** BEGIN MATERIAL TO PROCESS **

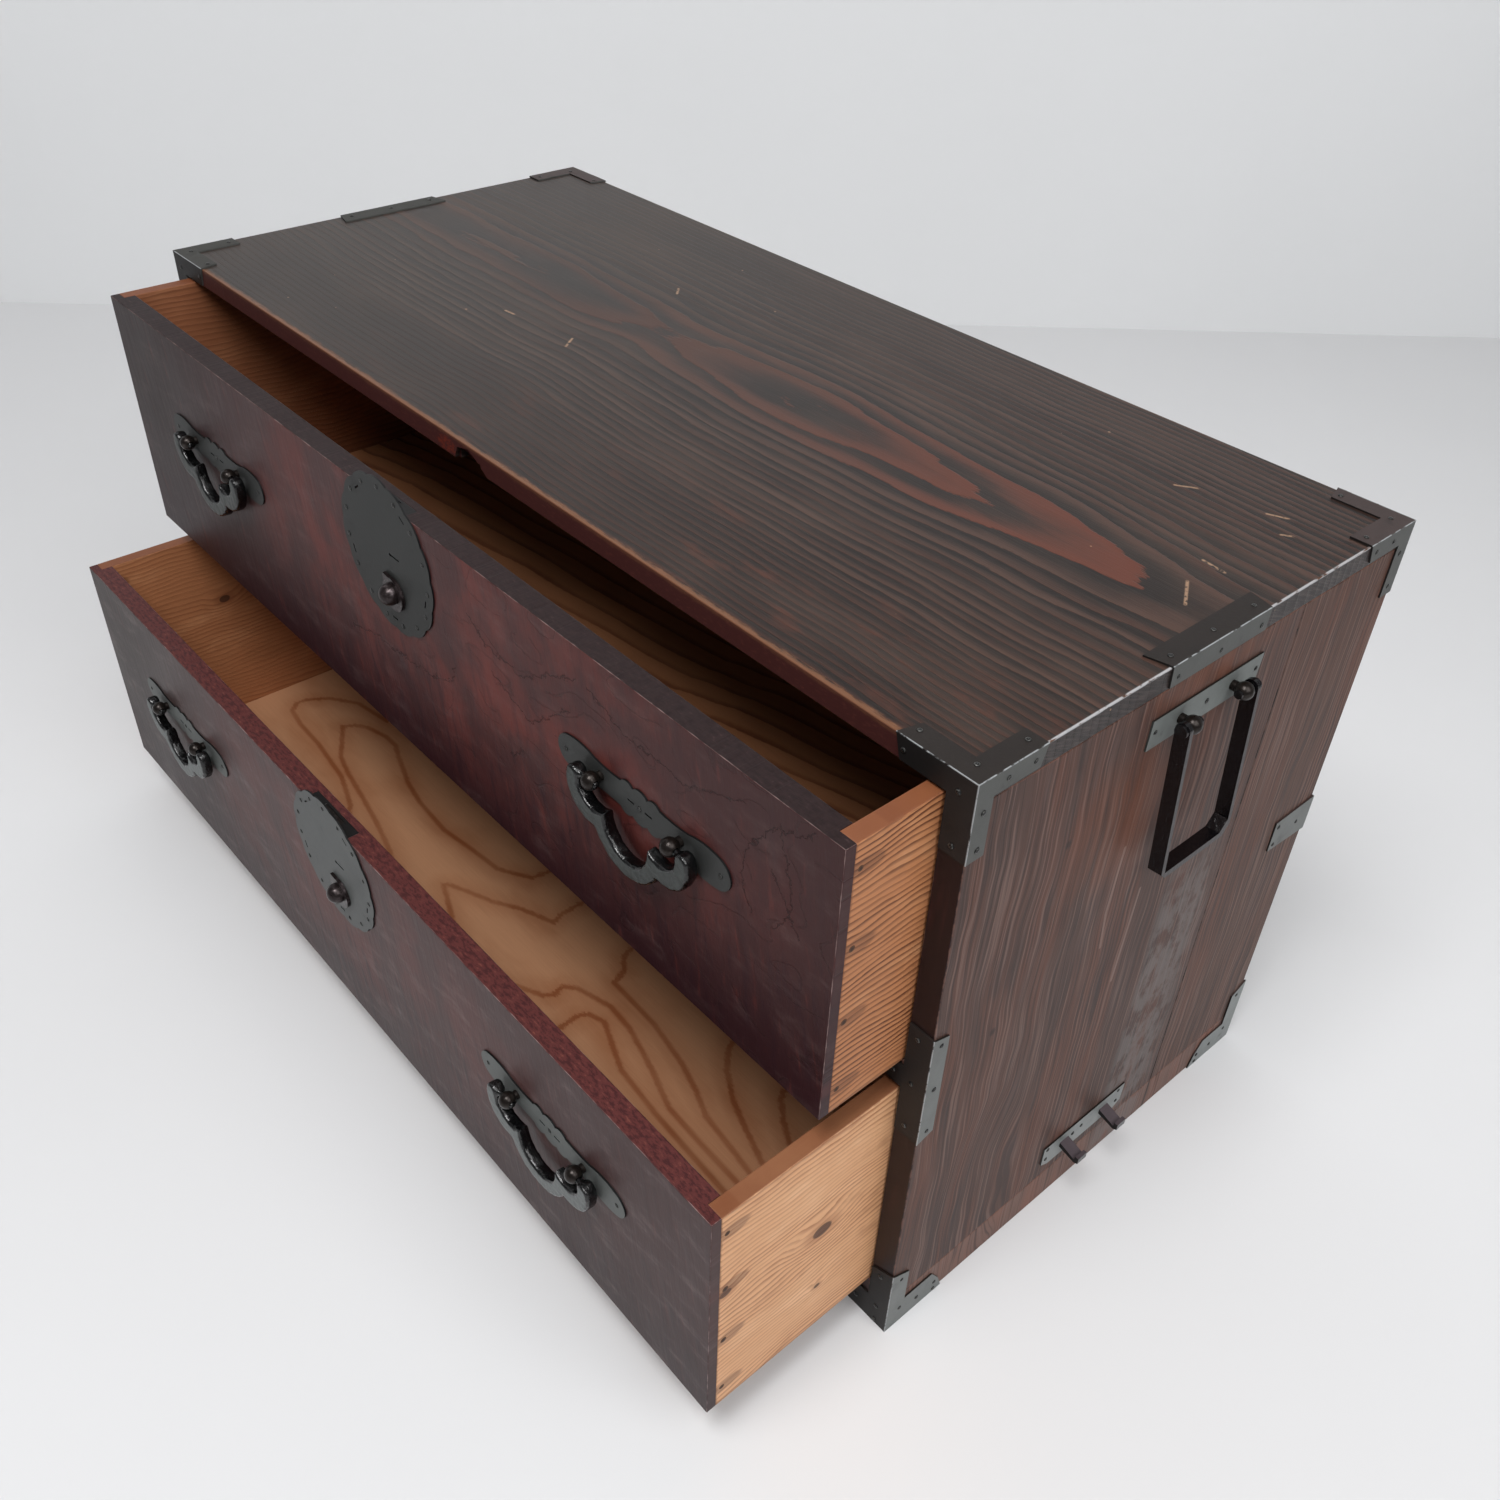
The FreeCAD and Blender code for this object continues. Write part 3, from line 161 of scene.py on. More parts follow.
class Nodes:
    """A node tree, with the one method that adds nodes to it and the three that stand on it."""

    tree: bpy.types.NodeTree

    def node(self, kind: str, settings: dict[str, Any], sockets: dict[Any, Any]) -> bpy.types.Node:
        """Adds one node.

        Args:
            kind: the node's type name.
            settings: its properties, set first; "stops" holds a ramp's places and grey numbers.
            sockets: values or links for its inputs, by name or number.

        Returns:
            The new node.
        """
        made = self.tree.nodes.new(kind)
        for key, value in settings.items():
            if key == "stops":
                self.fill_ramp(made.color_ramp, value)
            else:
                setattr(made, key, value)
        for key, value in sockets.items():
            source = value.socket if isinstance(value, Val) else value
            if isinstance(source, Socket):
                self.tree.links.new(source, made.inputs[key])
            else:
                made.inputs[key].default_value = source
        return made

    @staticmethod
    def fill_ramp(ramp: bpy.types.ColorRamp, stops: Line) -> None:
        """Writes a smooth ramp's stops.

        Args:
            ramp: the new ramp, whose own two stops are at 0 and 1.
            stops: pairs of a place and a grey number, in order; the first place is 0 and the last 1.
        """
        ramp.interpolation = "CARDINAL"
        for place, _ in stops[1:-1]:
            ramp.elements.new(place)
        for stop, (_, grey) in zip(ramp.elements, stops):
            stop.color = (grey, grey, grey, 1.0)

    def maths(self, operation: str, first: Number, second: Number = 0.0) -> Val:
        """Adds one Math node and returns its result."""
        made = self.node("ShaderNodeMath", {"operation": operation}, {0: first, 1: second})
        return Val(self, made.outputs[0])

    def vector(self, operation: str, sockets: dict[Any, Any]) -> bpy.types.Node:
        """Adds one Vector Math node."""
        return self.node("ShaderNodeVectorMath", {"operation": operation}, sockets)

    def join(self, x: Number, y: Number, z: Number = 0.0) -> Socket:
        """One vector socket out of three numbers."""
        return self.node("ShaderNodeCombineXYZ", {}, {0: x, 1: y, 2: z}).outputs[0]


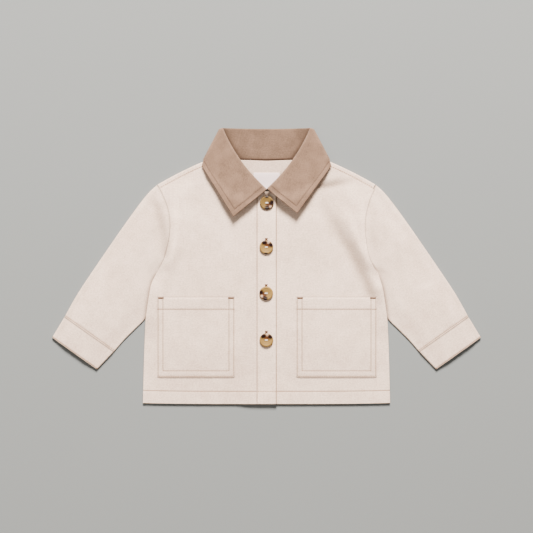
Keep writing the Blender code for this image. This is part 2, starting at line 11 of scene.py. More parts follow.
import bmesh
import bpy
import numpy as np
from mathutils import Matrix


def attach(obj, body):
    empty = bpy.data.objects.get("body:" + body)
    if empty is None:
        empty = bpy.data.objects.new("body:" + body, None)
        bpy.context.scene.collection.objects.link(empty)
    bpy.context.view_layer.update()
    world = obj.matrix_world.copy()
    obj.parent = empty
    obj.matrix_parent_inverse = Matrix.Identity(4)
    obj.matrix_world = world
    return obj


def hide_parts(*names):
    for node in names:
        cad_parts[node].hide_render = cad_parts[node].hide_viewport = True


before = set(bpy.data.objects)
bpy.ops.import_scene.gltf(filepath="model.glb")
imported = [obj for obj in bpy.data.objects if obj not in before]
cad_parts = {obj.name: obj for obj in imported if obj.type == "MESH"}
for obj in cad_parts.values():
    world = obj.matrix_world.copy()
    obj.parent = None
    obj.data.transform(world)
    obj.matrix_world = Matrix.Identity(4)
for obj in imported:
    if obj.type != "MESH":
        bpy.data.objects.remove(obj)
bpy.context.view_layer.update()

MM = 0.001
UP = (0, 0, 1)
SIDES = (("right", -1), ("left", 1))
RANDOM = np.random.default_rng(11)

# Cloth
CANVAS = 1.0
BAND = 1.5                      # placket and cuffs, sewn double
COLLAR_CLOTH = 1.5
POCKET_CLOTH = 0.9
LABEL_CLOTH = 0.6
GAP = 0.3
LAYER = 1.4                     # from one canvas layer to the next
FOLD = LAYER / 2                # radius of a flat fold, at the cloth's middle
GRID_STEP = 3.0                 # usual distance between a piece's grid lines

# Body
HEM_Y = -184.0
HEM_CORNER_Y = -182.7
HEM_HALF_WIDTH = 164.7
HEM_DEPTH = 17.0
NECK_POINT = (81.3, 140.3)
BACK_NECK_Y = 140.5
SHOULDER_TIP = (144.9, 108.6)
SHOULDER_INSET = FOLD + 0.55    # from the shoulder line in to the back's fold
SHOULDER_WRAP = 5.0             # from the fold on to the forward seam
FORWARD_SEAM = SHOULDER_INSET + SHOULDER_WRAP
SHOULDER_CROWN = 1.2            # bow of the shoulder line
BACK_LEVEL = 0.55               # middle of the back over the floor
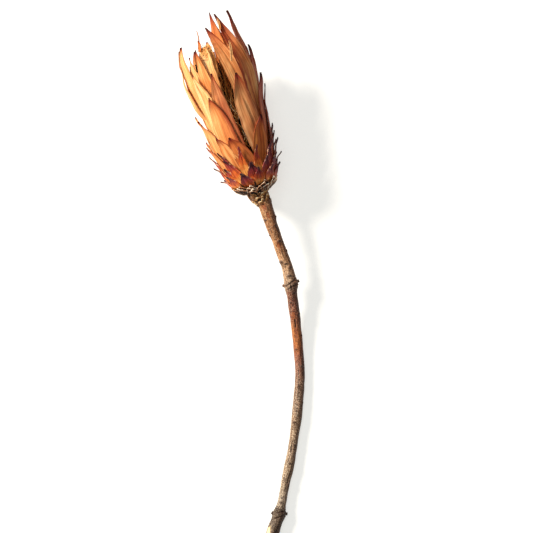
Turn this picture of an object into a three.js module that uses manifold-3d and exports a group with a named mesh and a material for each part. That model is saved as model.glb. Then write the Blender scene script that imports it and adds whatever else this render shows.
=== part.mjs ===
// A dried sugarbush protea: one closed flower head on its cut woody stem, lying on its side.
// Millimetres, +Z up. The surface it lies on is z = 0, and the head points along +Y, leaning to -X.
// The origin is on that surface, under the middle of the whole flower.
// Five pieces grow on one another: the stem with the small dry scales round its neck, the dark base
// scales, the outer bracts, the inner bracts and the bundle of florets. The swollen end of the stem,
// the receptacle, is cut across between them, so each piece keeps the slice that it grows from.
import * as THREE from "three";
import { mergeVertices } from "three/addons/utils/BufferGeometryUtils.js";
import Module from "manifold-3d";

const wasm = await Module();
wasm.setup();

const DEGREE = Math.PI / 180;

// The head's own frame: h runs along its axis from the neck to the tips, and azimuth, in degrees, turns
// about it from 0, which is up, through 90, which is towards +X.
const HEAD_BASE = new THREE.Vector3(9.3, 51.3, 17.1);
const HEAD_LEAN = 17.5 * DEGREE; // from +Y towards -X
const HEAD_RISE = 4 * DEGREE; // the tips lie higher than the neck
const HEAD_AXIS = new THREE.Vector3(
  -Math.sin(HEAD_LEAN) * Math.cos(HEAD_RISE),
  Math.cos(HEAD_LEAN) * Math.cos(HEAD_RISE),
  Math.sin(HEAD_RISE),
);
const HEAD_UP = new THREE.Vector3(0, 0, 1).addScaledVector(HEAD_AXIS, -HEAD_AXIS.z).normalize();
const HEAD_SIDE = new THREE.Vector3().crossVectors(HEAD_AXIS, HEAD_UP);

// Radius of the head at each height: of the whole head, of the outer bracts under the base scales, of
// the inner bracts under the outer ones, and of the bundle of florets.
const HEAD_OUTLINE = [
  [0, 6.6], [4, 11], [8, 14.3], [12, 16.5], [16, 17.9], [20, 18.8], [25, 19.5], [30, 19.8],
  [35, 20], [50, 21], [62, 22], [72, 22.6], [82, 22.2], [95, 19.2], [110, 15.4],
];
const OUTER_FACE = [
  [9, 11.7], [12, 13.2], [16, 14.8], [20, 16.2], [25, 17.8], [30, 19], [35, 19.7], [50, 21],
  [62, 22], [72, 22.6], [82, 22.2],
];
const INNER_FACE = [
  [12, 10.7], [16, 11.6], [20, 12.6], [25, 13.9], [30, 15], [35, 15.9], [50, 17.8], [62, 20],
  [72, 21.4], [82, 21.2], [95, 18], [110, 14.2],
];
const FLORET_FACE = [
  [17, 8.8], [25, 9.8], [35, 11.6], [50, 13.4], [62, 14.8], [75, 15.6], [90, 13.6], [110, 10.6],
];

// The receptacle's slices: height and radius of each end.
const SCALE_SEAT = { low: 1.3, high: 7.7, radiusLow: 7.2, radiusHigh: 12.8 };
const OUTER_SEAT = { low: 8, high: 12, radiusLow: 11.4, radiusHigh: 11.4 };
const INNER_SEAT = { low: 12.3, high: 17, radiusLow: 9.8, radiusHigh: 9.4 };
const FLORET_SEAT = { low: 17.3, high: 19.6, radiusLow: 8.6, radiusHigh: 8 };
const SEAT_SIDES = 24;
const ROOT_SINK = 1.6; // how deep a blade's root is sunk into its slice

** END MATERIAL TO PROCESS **

▶ _REQUEST_:
Write out every entry exactly as given.

▶ _EXERCISE OUTPUT_:
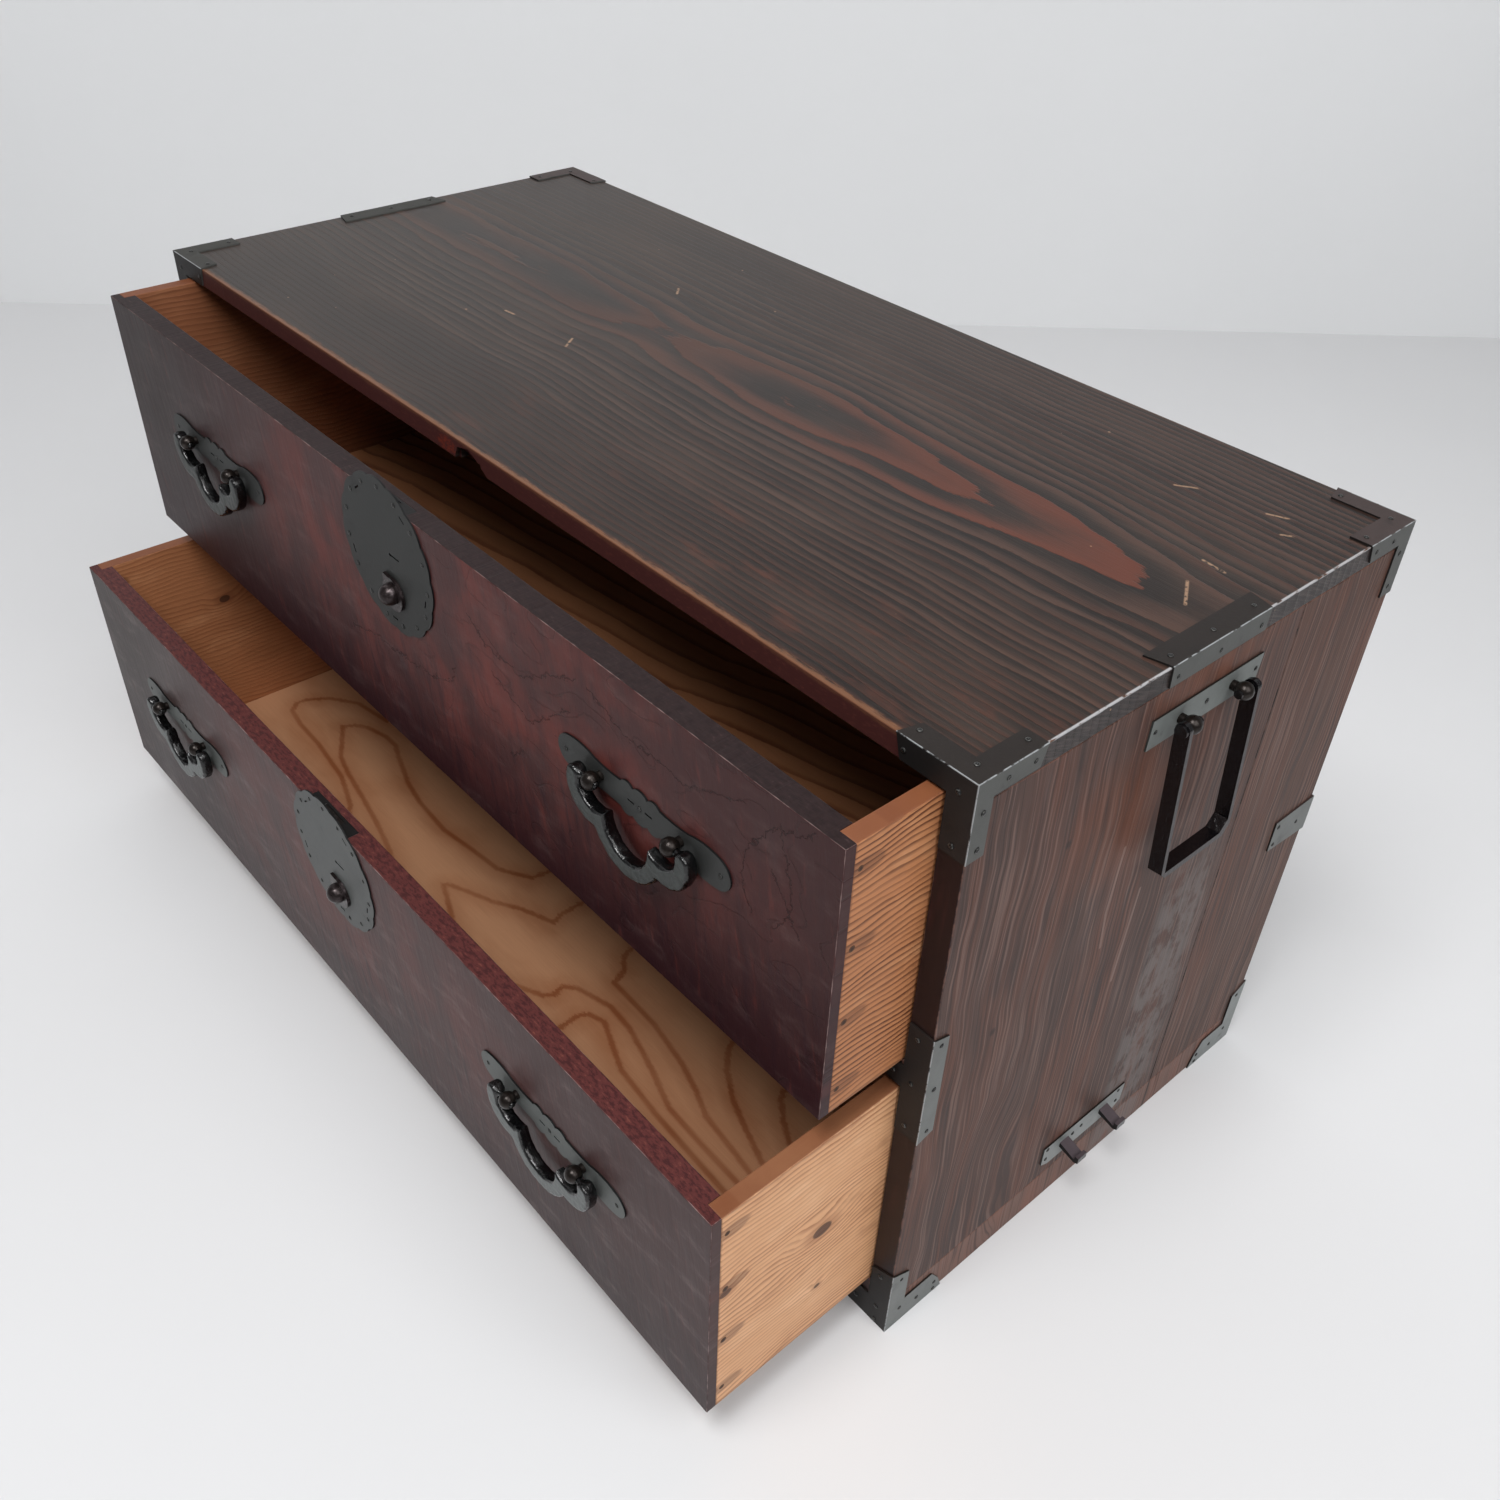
The FreeCAD and Blender code for this object continues. Write part 3, from line 161 of scene.py on. More parts follow.
class Nodes:
    """A node tree, with the one method that adds nodes to it and the three that stand on it."""

    tree: bpy.types.NodeTree

    def node(self, kind: str, settings: dict[str, Any], sockets: dict[Any, Any]) -> bpy.types.Node:
        """Adds one node.

        Args:
            kind: the node's type name.
            settings: its properties, set first; "stops" holds a ramp's places and grey numbers.
            sockets: values or links for its inputs, by name or number.

        Returns:
            The new node.
        """
        made = self.tree.nodes.new(kind)
        for key, value in settings.items():
            if key == "stops":
                self.fill_ramp(made.color_ramp, value)
            else:
                setattr(made, key, value)
        for key, value in sockets.items():
            source = value.socket if isinstance(value, Val) else value
            if isinstance(source, Socket):
                self.tree.links.new(source, made.inputs[key])
            else:
                made.inputs[key].default_value = source
        return made

    @staticmethod
    def fill_ramp(ramp: bpy.types.ColorRamp, stops: Line) -> None:
        """Writes a smooth ramp's stops.

        Args:
            ramp: the new ramp, whose own two stops are at 0 and 1.
            stops: pairs of a place and a grey number, in order; the first place is 0 and the last 1.
        """
        ramp.interpolation = "CARDINAL"
        for place, _ in stops[1:-1]:
            ramp.elements.new(place)
        for stop, (_, grey) in zip(ramp.elements, stops):
            stop.color = (grey, grey, grey, 1.0)

    def maths(self, operation: str, first: Number, second: Number = 0.0) -> Val:
        """Adds one Math node and returns its result."""
        made = self.node("ShaderNodeMath", {"operation": operation}, {0: first, 1: second})
        return Val(self, made.outputs[0])

    def vector(self, operation: str, sockets: dict[Any, Any]) -> bpy.types.Node:
        """Adds one Vector Math node."""
        return self.node("ShaderNodeVectorMath", {"operation": operation}, sockets)

    def join(self, x: Number, y: Number, z: Number = 0.0) -> Socket:
        """One vector socket out of three numbers."""
        return self.node("ShaderNodeCombineXYZ", {}, {0: x, 1: y, 2: z}).outputs[0]


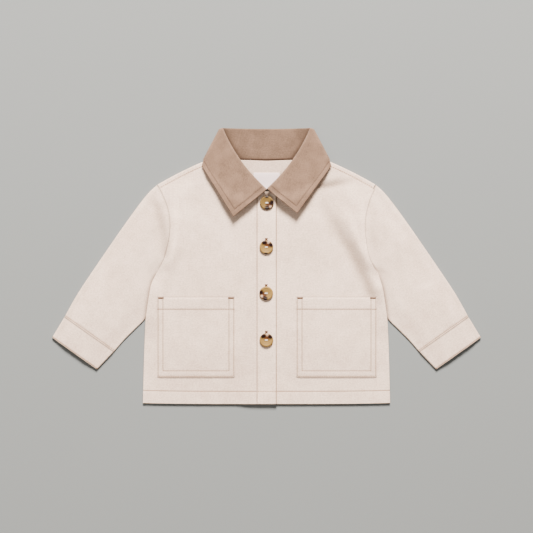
Keep writing the Blender code for this image. This is part 2, starting at line 11 of scene.py. More parts follow.
import bmesh
import bpy
import numpy as np
from mathutils import Matrix


def attach(obj, body):
    empty = bpy.data.objects.get("body:" + body)
    if empty is None:
        empty = bpy.data.objects.new("body:" + body, None)
        bpy.context.scene.collection.objects.link(empty)
    bpy.context.view_layer.update()
    world = obj.matrix_world.copy()
    obj.parent = empty
    obj.matrix_parent_inverse = Matrix.Identity(4)
    obj.matrix_world = world
    return obj


def hide_parts(*names):
    for node in names:
        cad_parts[node].hide_render = cad_parts[node].hide_viewport = True


before = set(bpy.data.objects)
bpy.ops.import_scene.gltf(filepath="model.glb")
imported = [obj for obj in bpy.data.objects if obj not in before]
cad_parts = {obj.name: obj for obj in imported if obj.type == "MESH"}
for obj in cad_parts.values():
    world = obj.matrix_world.copy()
    obj.parent = None
    obj.data.transform(world)
    obj.matrix_world = Matrix.Identity(4)
for obj in imported:
    if obj.type != "MESH":
        bpy.data.objects.remove(obj)
bpy.context.view_layer.update()

MM = 0.001
UP = (0, 0, 1)
SIDES = (("right", -1), ("left", 1))
RANDOM = np.random.default_rng(11)

# Cloth
CANVAS = 1.0
BAND = 1.5                      # placket and cuffs, sewn double
COLLAR_CLOTH = 1.5
POCKET_CLOTH = 0.9
LABEL_CLOTH = 0.6
GAP = 0.3
LAYER = 1.4                     # from one canvas layer to the next
FOLD = LAYER / 2                # radius of a flat fold, at the cloth's middle
GRID_STEP = 3.0                 # usual distance between a piece's grid lines

# Body
HEM_Y = -184.0
HEM_CORNER_Y = -182.7
HEM_HALF_WIDTH = 164.7
HEM_DEPTH = 17.0
NECK_POINT = (81.3, 140.3)
BACK_NECK_Y = 140.5
SHOULDER_TIP = (144.9, 108.6)
SHOULDER_INSET = FOLD + 0.55    # from the shoulder line in to the back's fold
SHOULDER_WRAP = 5.0             # from the fold on to the forward seam
FORWARD_SEAM = SHOULDER_INSET + SHOULDER_WRAP
SHOULDER_CROWN = 1.2            # bow of the shoulder line
BACK_LEVEL = 0.55               # middle of the back over the floor
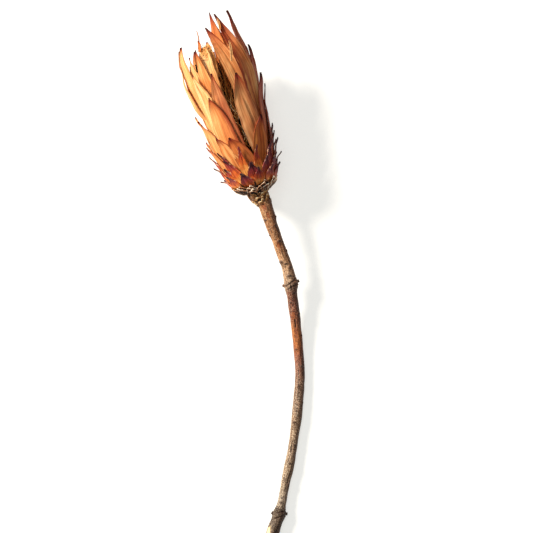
Turn this picture of an object into a three.js module that uses manifold-3d and exports a group with a named mesh and a material for each part. That model is saved as model.glb. Then write the Blender scene script that imports it and adds whatever else this render shows.
=== part.mjs ===
// A dried sugarbush protea: one closed flower head on its cut woody stem, lying on its side.
// Millimetres, +Z up. The surface it lies on is z = 0, and the head points along +Y, leaning to -X.
// The origin is on that surface, under the middle of the whole flower.
// Five pieces grow on one another: the stem with the small dry scales round its neck, the dark base
// scales, the outer bracts, the inner bracts and the bundle of florets. The swollen end of the stem,
// the receptacle, is cut across between them, so each piece keeps the slice that it grows from.
import * as THREE from "three";
import { mergeVertices } from "three/addons/utils/BufferGeometryUtils.js";
import Module from "manifold-3d";

const wasm = await Module();
wasm.setup();

const DEGREE = Math.PI / 180;

// The head's own frame: h runs along its axis from the neck to the tips, and azimuth, in degrees, turns
// about it from 0, which is up, through 90, which is towards +X.
const HEAD_BASE = new THREE.Vector3(9.3, 51.3, 17.1);
const HEAD_LEAN = 17.5 * DEGREE; // from +Y towards -X
const HEAD_RISE = 4 * DEGREE; // the tips lie higher than the neck
const HEAD_AXIS = new THREE.Vector3(
  -Math.sin(HEAD_LEAN) * Math.cos(HEAD_RISE),
  Math.cos(HEAD_LEAN) * Math.cos(HEAD_RISE),
  Math.sin(HEAD_RISE),
);
const HEAD_UP = new THREE.Vector3(0, 0, 1).addScaledVector(HEAD_AXIS, -HEAD_AXIS.z).normalize();
const HEAD_SIDE = new THREE.Vector3().crossVectors(HEAD_AXIS, HEAD_UP);

// Radius of the head at each height: of the whole head, of the outer bracts under the base scales, of
// the inner bracts under the outer ones, and of the bundle of florets.
const HEAD_OUTLINE = [
  [0, 6.6], [4, 11], [8, 14.3], [12, 16.5], [16, 17.9], [20, 18.8], [25, 19.5], [30, 19.8],
  [35, 20], [50, 21], [62, 22], [72, 22.6], [82, 22.2], [95, 19.2], [110, 15.4],
];
const OUTER_FACE = [
  [9, 11.7], [12, 13.2], [16, 14.8], [20, 16.2], [25, 17.8], [30, 19], [35, 19.7], [50, 21],
  [62, 22], [72, 22.6], [82, 22.2],
];
const INNER_FACE = [
  [12, 10.7], [16, 11.6], [20, 12.6], [25, 13.9], [30, 15], [35, 15.9], [50, 17.8], [62, 20],
  [72, 21.4], [82, 21.2], [95, 18], [110, 14.2],
];
const FLORET_FACE = [
  [17, 8.8], [25, 9.8], [35, 11.6], [50, 13.4], [62, 14.8], [75, 15.6], [90, 13.6], [110, 10.6],
];

// The receptacle's slices: height and radius of each end.
const SCALE_SEAT = { low: 1.3, high: 7.7, radiusLow: 7.2, radiusHigh: 12.8 };
const OUTER_SEAT = { low: 8, high: 12, radiusLow: 11.4, radiusHigh: 11.4 };
const INNER_SEAT = { low: 12.3, high: 17, radiusLow: 9.8, radiusHigh: 9.4 };
const FLORET_SEAT = { low: 17.3, high: 19.6, radiusLow: 8.6, radiusHigh: 8 };
const SEAT_SIDES = 24;
const ROOT_SINK = 1.6; // how deep a blade's root is sunk into its slice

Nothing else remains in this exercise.